= Dzerzhinskaya Line =

The Dzerzhinskaya Line (Дзержи́нская ли́ния) is a Novosibirsk Metro line. Its history begins with the original Metro design plan, which despite numerous attempts could not make a provision to include the central railway terminal, something crucial for the Metro to become the city's main artery. Thus in early 1980s, whilst the construction of the first line was underway, construction started on a two-station second line which was opened in 1987, two years after the first line. It was originally intended that in the mid-'90s the construction of the westward extension would begin, however with the lack of finances that plan had to wait for more than ten years before the new stations could finally begin opening in the 2000s.

==Timeline==

| Segment | Opened |
|---|---|
| Ploshchad Garina-Mikhaylovskogo - Sibirskaya | 31 December 1987 |
| Sibirskaya - Marshala Pokryshkina | 28 December 2000 |
| Marshala Pokryshkina - Beryozovaya Roshcha | 25 June 2005 |
| Beryozovaya Roshcha - Zolotaya Niva | 7 October 2010 |

==Connections==

| # | Transfer to | At |
|---|---|---|
| 1 | Leninskaya Line | Sibirskaya |

==Rolling stock==
Two four-car 81-717/714 shuttles are assigned to the line.

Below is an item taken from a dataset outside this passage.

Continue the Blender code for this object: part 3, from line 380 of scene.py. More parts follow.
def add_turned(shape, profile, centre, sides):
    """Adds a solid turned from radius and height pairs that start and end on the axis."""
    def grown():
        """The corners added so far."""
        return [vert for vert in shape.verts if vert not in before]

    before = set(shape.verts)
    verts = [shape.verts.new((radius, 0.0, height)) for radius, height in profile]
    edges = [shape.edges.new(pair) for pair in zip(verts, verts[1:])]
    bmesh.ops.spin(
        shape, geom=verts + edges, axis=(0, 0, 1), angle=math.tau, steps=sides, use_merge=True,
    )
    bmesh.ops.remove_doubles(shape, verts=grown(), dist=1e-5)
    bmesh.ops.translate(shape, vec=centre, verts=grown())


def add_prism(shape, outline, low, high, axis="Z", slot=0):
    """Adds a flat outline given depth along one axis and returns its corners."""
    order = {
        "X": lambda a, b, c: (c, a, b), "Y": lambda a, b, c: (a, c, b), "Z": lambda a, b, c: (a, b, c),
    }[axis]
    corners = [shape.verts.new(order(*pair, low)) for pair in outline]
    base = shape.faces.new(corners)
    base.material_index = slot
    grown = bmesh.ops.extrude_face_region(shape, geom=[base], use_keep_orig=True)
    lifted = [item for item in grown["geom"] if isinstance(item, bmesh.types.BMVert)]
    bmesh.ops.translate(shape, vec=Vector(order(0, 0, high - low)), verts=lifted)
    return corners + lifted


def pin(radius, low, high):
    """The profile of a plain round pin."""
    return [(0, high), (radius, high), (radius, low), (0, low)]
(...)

==Recent developments and future plans==
Although the extension to Beryozovaya Roshcha was significant enough to end the shuttle service on the line, the station was opened with only one tunnel complete. The completion of the second one, originally intended for mid-2006, but delayed to 2007 finally allowed for a standard service to begin. The line was extended eastwards to Zolotaya Niva in 2010; and a further extension is planned to Dovatora and Volochaevskaya.